Beyond this limit, clinics are compelled to destroy the eggs even if this goes against the woman’s wishes. The only exception is for women who are prematurely infertile.
During the past decade, thousands of women have paid to freeze their eggs, normally because they want children in the future but are not in a long-term relationship. However, an increasing number are having to decide between losing their chance of having a baby, or fertilising their eggs using donor sperm.
Campaigners say the law has not kept up with technological progress, including an egg-freezing technique called vitrification that allows eggs to be stored almost indefinitely without deteriorating. The technique was introduced widely a decade ago, prompting a steep increase in “social” egg-freezing, which means an increasing number of women are affected by the 10-year limit.
Current legislation means that those who freeze their eggs or sperm due to premature infertility may have them preserved for 55 years.
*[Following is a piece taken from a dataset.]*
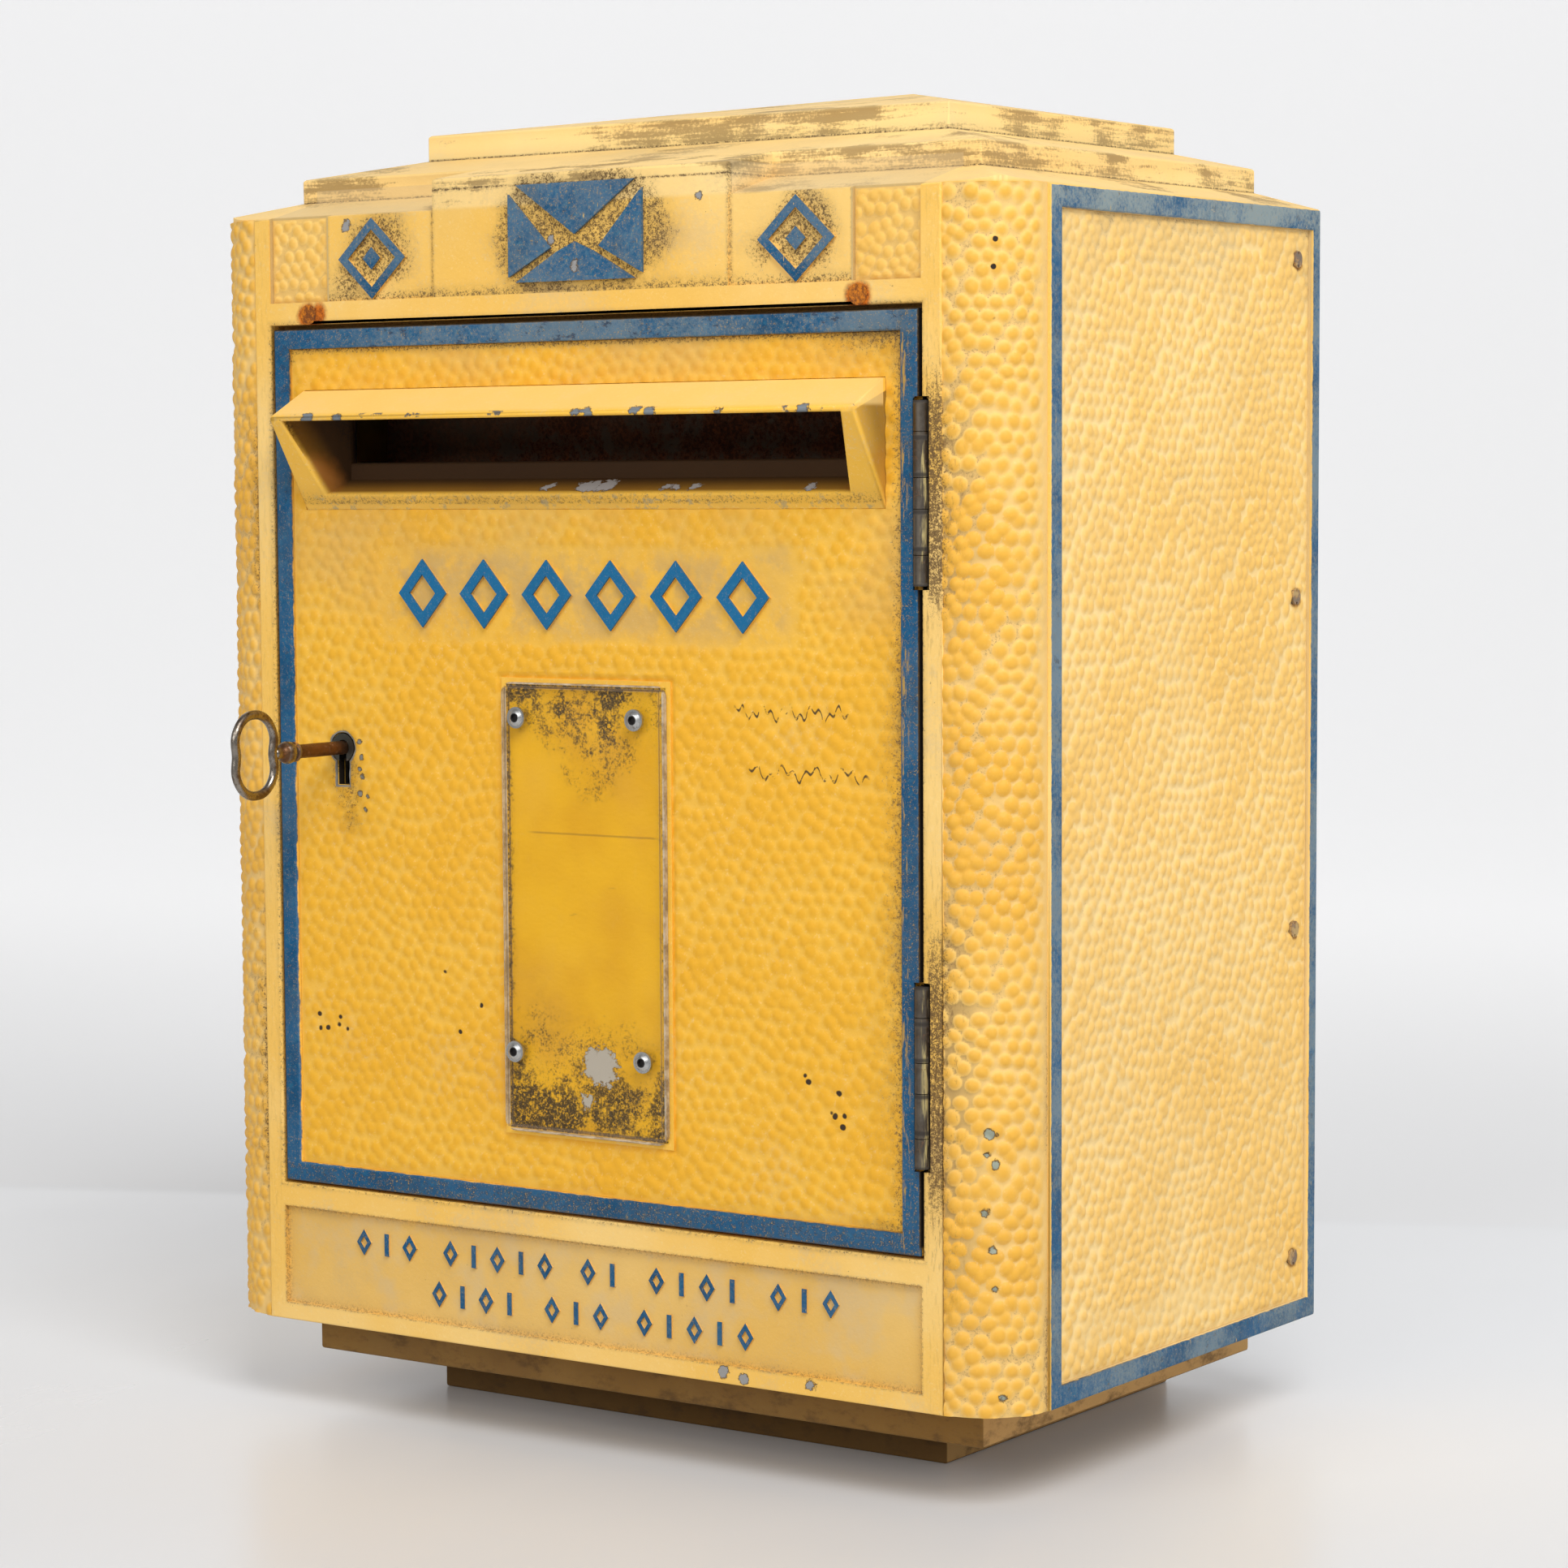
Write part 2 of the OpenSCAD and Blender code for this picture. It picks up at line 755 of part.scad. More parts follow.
module hinge_screw_set(side) {
    color(steel_grey) from_front()
        for (level = hinge_levels)
            for (p = hinge_screws)
                translate([hinge_x + side * (leaf_in + 0.05), p[0], level + p[1]])
                    rotate([0, 90 * side, 0])
                        difference() {
                            union() {
                                cylinder(r = hinge_screw_r - 0.05, h = hinge_screw_len);
                                cylinder(r1 = 2.75, r2 = hinge_screw_r - 0.05, h = 1.3);
                            }
                            translate([-0.35, -3, -over]) cube([0.7, 6, over + 0.6]);
                        }
}

module hinge_top_frame_leaf() hinge_leaf(hinge_levels[0], 1, frame_knuckles, door_knuckles, pin_r);
module hinge_top_door_leaf() hinge_leaf(hinge_levels[0], -1, door_knuckles, frame_knuckles, pin_r + 0.05);
module hinge_top_pin() hinge_pin(hinge_levels[0]);
module hinge_bottom_frame_leaf() hinge_leaf(hinge_levels[1], 1, frame_knuckles, door_knuckles, pin_r);
module hinge_bottom_door_leaf() hinge_leaf(hinge_levels[1], -1, door_knuckles, frame_knuckles, pin_r + 0.05);
module hinge_bottom_pin() hinge_pin(hinge_levels[1]);
module hinge_frame_screws() hinge_screw_set(1);
module hinge_door_screws() hinge_screw_set(-1);

// ---- lock: case, cover, rotor, bolt ----

module lock_case() {
    color(steel_grey) from_front() difference() {
        union() {
            difference() {
                translate([case_x0, case_y0, case_z0])
                    cube([case_x1 - case_x0, case_y1 - case_y0, case_z1 - case_z0]);
                translate([case_x0 + case_t, case_y0 + case_t, case_z0 + case_t])
                    cube([case_x1 - case_x0 - 2 * case_t, case_y1, case_z1 - case_z0 - 2 * case_t]);
            }
            for (p = cover_screws_at) round_along(p[0], p[1], 3, case_y0 + over, case_y1);
            // lugs on the door's bosses
            for (z = lug_z)
                translate([lug_x - 6, lug_y, min(z - 5, case_z1 - over)])
                    cube([12, case_t, abs(z - (case_z0 + case_z1) / 2) + 5 - (case_z1 - case_z0) / 2 + over]);
        }
        keyhole(keyhole_r, 5.6, 13.6, case_y0 - over, case_y0 + case_t + 0.4);
        // window for the bolt
        translate([case_x0 - over, bolt_y0 - 0.4, bolt_z0 - 0.5])
            cube([case_t + 2 * over, bolt_y1 - bolt_y0 + 0.8, bolt_z1 - bolt_z0 + 1]);
        for (p = cover_screws_at) round_along(p[0], p[1], 1.25, case_y1 - 9, case_y1 + over);
        for (z = lug_z) round_along(lug_x, z, 2.05, lug_y - over, lug_y + case_t + over);
    }
}

module lock_cover() {
    color(steel_grey) from_front() difference() {
        translate([case_x0, case_y1, case_z0]) cube([case_x1 - case_x0, case_t, case_z1 - case_z0]);
        for (p = cover_screws_at) round_along(p[0], p[1], 1.3, case_y1 - over, case_y1 + case_t + over);
    }
}

module lock_cover_screws() {
    color(zinc_grey) from_front()
        for (p = cover_screws_at) {
            round_along(p[0], p[1], 1.2, case_y1 - 6, case_y1 + case_t + 0.1);
            round_along(p[0], p[1], 2.4, case_y1 + case_t, case_y1 + case_t + 1.4);
        }
}

module lock_mount_screws() {
    color(zinc_grey) from_front()
        for (z = lug_z) {
            round_along(lug_x, z, 1.95, door_t + 1.5, lug_y + case_t + 0.1);
            round_along(lug_x, z, 3.6, lug_y + case_t, lug_y + case_t + 2.4);
        }
}

// Sleeve seen in the keyhole, drum that takes the key's bit, and crank pin.
module lock_rotor() {
    color(steel_grey) from_front() {
        difference() {
            union() {
                round_along(lock_x, lock_z, keyhole_r - 0.3, 1.4, drum_y0 + over);
                round_along(lock_x, lock_z, drum_r, drum_y0, drum_y1);
            }
            round_along(lock_x, lock_z, key_r + 0.25, 0, drum_y1 - 2);
            translate([lock_x - 1.7, 0, lock_z - drum_r - over]) cube([3.4, drum_y1 - 2, drum_r + over]);
        }
        round_along(crank_x, crank_z, 2, drum_y1 - over, bolt_y1 + 0.4);
    }
}

module lock_bolt() {
    color(steel_grey) from_front() difference() {
        translate([bolt_x0, bolt_y0, bolt_z0])
            cube([bolt_x1 - bolt_x0, bolt_y1 - bolt_y0, bolt_z1 - bolt_z0]);
        translate([crank_x - 2.35, bolt_y0 - over, bolt_z0 + 4.6])
            cube([4.7, bolt_y1 - bolt_y0 + 2 * over, 9]);
    }
}

module strike_plate() {
    x0 = -opening_half - jamb_t;
    color(steel_grey) from_front() difference() {
        translate([x0, jamb_d, strike_z[0] - 7])
            cube([jamb_t + lip_w, strike_t, strike_z[1] - strike_z[0] + 14]);
        for (z = strike_z) round_along(-opening_half, z, 1.55, jamb_d - over, jamb_d + strike_t + over);
    }
}

module strike_screws() {
    color(zinc_grey) from_front()
        for (z = strike_z) {
            round_along(-opening_half, z, 1.45, stop_y + 1, jamb_d + strike_t + 0.1);
            round_along(-opening_half, z, 2.6, jamb_d + strike_t, jamb_d + strike_t + 1);
        }
}

// ---- key ----

// Oval bow, drawn in the (y, z) plane, with a pinch where it meets the stem.
function bow_outline(w, h, pinch) = [
    for (a = [0:7.5:352.5])
        let (k = 1 - pinch * pow(max(cos(a), 0), 6))
        [w / 2 * cos(a) * k, h / 2 * sin(a)]
];

module key() {
    color(steel_grey) from_front() {
        translate([lock_x, 0, lock_z]) {
            translate([0, bow_y, 0])
                across(bow_t / 2)
                    difference() {
                        polygon(bow_outline(bow_w, bow_h, 0.12));
                        polygon(bow_outline(bow_w - 7, bow_h - 7, 0.3));
                    }
            // stem, collar and shank
            rotate([-90, 0, 0]) {
                translate([0, 0, bow_y + bow_w / 2 - 4]) cylinder(r = 2.2, h = 8);
                translate([0, 0, -30.8]) cylinder(r = 4.2, h = 2.4);
                translate([0, 0, -28.4]) cylinder(r = 3, h = 1.6);
                translate([0, 0, -26.8]) cylinder(r = 3.9, h = 2);
                translate([0, 0, -31]) cylinder(r = key_r, h = 31 + drum_y1 - 2.3);
            }
            // bit
            translate([-1.3, drum_y0 + 0.5, -bit_r]) cube([2.6, drum_y1 - drum_y0 - 2.9, bit_r]);
        }
    }
}

housing();
back_plate();
back_plate_screws();
mail_guard();
guard_screws();
guard_nuts();
door();
notice_cover();
notice_cover_screws();
notice_cover_nuts();
hinge_top_frame_leaf();
hinge_top_door_leaf();
hinge_top_pin();
hinge_bottom_frame_leaf();
hinge_bottom_door_leaf();
hinge_bottom_pin();
hinge_frame_screws();
hinge_door_screws();
lock_case();
lock_cover();
lock_cover_screws();
lock_mount_screws();
lock_rotor();
lock_bolt();
strike_plate();
strike_screws();
key();
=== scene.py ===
import math
import random

import bmesh
import bpy
from mathutils import Matrix, Vector


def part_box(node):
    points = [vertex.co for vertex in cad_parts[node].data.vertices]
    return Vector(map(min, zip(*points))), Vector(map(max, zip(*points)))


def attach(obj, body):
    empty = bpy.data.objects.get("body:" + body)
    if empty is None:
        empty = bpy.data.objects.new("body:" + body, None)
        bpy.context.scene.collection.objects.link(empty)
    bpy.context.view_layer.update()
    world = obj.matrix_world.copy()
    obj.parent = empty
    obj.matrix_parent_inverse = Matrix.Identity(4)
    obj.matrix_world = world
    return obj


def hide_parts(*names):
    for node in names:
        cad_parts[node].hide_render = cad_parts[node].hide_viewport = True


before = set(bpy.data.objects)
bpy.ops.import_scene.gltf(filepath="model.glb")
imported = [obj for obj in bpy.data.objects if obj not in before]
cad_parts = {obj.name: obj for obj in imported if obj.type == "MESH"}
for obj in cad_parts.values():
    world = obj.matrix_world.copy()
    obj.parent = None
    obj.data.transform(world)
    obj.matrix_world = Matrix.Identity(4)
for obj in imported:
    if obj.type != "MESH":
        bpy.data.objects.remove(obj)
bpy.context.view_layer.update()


# ---- Room: pale floor that curves up into a wall, soft lamps, camera ----
# Not part of the object. The floor carries a faint sheen, as a lacquered table top does, and the
# lamps are large soft boxes: one high at the front right, one low at the right, one in front.

MM = 0.001


class Val:
    """A value in a node tree. Sums on it become Math nodes."""

    def __init__(self, works, socket):
        self.works, self.socket = works, socket

    def math(self, operation, *others):
        return self.works.add("ShaderNodeMath", {"operation": operation},
                              dict(enumerate((self, *others))))

    def __add__(self, other):
        return self.math("ADD", other)

    def __sub__(self, other):
        return self.math("SUBTRACT", other)

    def __mul__(self, other):
        return self.math("MULTIPLY", other)

    def __truediv__(self, other):
        return self.math("DIVIDE", other)

    def __rsub__(self, other):
        return self.works.add("ShaderNodeMath", {"operation": "SUBTRACT"}, {0: other, 1: self})

    def __neg__(self):
        return self.math("MULTIPLY", -1.0)

    def __abs__(self):
        return self.math("ABSOLUTE")

    def low(self, other):
        return self.math("MINIMUM", other)

    def high(self, other):
        return self.math("MAXIMUM", other)

    __radd__ = __add__
    __rmul__ = __mul__


class Works:
    """A node tree under construction."""

    def __init__(self, tree):
        self.tree = tree

    def add(self, kind, settings=None, sockets=None, out=0):
        """Adds a node, with its settings and then its sockets' values or links."""
        node = self.tree.nodes.new(kind)
        for name, value in (settings or {}).items():
            setattr(node, name, value)
        for key, value in (sockets or {}).items():
            if isinstance(value, Val):
                self.tree.links.new(value.socket, node.inputs[key])
            else:
                node.inputs[key].default_value = value
        return node if out is None else Val(self, node.outputs[out])

    def vector(self, operation, first, second):
        return self.add("ShaderNodeVectorMath", {"operation": operation}, {0: first, 1: second})

    def axes(self, vector):
        return [Val(self, s) for s in self.add("ShaderNodeSeparateXYZ", {}, {0: vector},
                                               out=None).outputs]

    def between(self, value, low, high):
        """0 at low, 1 at high, eased at both ends; low may be the larger one."""
        sockets = {"Value": value, "From Min": low, "From Max": high}
        return self.add("ShaderNodeMapRange", {"interpolation_type": "SMOOTHSTEP"}, sockets)


def paint(red, green, blue):
    """A colour as a paint chart gives it, 0 to 255, turned into light."""
    parts = [v / 255 for v in (red, green, blue)]
    return tuple(v / 12.92 if v <= 0.04045 else ((v + 0.055) / 1.055) ** 2.4 for v in parts) + (1.0,)


class Finish(Works):
    """One material, built up in coats from the bare surface outwards."""

    def __init__(self, name, colour, rough, metallic=0.0):
        self.material = bpy.data.materials.new(name)
        self.material.use_nodes = True
        super().__init__(self.material.node_tree)
        self.tree.nodes.clear()
        place = self.add("ShaderNodeTexCoord", out="Object")
        self.at = self.vector("MULTIPLY", place, (1000, 1000, 1000))
        self.x, self.y, self.z = self.axes(self.at)
        self.colour, self.rough, self.metallic, self.height = colour, rough, metallic, 0.0

    def noise(self, size, detail=3.0, rough=0.55, seed=0, stretch=(1, 1, 1)):
        """Cloudy pattern from 0 to 1 whose features are about size millimetres across."""
        scale = [s / size for s in stretch]
        at = self.add("ShaderNodeVectorMath", {"operation": "MULTIPLY_ADD"},
                      {0: self.at, 1: scale, 2: (seed * 7.3, seed * 3.1, seed * 5.7)})
        sockets = {"Vector": at, "Scale": 1.0, "Detail": detail, "Roughness": rough}
        return self.add("ShaderNodeTexNoise", {}, sockets)

    def cloud(self, low, high, *size_and_grain, **more):
        """A mask of cloudy patches: its noise, 0 where that is low and 1 where it is high."""
        return self.between(self.noise(*size_and_grain, **more), low, high)

    def mix(self, mask, under, over):
        return self.add("ShaderNodeMix", {"data_type": "RGBA"}, {0: mask, 6: under, 7: over}, out=2)

    @staticmethod
    def strewn(count, seed, across, up, depth, sizes):
        """Places for count small marks: x and z fall anywhere in across and up, the radius in sizes."""
        draw = random.Random(seed)
        return [(draw.uniform(*across), FRONT + depth, draw.uniform(*up), draw.uniform(*sizes))
                for _ in range(count)]

    @staticmethod
    def rectangle(u, v, u0, u1, v0, v1):
        """Distance in millimetres inside a rectangle, negative outside."""
        return (u - u0).low(u1 - u).low((v - v0).low(v1 - v))

    def spots(self, places, ragged):
        """Distance in millimetres inside round spots (x, y, z, radius) with ragged rims."""
        nearest = None
        for *centre, radius in places:
            inside = radius - self.add("ShaderNodeVectorMath", {"operation": "DISTANCE"},
                                       {0: self.at, 1: centre}, out="Value")
            nearest = inside if nearest is None else nearest.high(inside)
        return nearest + ragged

    def patches(self, grainy, low, high):
        """A mask of wide patches whose rims are broken up by the grain."""
        return self.between(self.patch + (self.grain - 0.5) * grainy, low, high)

    def coat(self, mask, colour=None, rough=None, lift=0.0, metallic=None):
        """Lays one coat where mask is 1: its colour, its roughness and its thickness."""
        if colour is not None:
            self.colour = self.mix(mask, self.colour, colour)
        if rough is not None:
            self.rough = self.rough + mask * (rough - self.rough)
        if metallic is not None:
            self.metallic = self.metallic + mask * (metallic - self.metallic)
        if lift:
            self.height = self.height + mask * lift

    def done(self, **constants):
        sockets = {"Base Color": self.colour, "Roughness": self.rough, "Metallic": self.metallic}
        if isinstance(self.height, Val):
            sockets["Normal"] = self.add("ShaderNodeBump", {}, {
                "Strength": 1.0, "Distance": MM, "Height": self.height})
        sockets.update({name.replace("_", " "): value for name, value in constants.items()})
        surface = self.add("ShaderNodeBsdfPrincipled", {}, sockets)
        self.add("ShaderNodeOutputMaterial", {}, {"Surface": surface}, out=None)
        return self.material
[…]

Clinics already have medical restrictions on the age at which women qualify to undergo IVF treatment.
The Human Fertilisation and Embryology Authority (HFEA) figures show the number of women in the UK opting to freeze their eggs has increased from fewer than 300 in 2010 to 1,300 in 2016. However, there were fewer than 200 thawing cycles each year until 2015, meaning that thousands of women have frozen eggs but have yet to use them.
The government has said an extension “would be a significant policy change”. A Department of Health spokesperson said: “The Human Fertilisation and Embryology Act is considered a matter of conscience and therefore a free vote. The government has no plans to reconsider this legislation at this time.”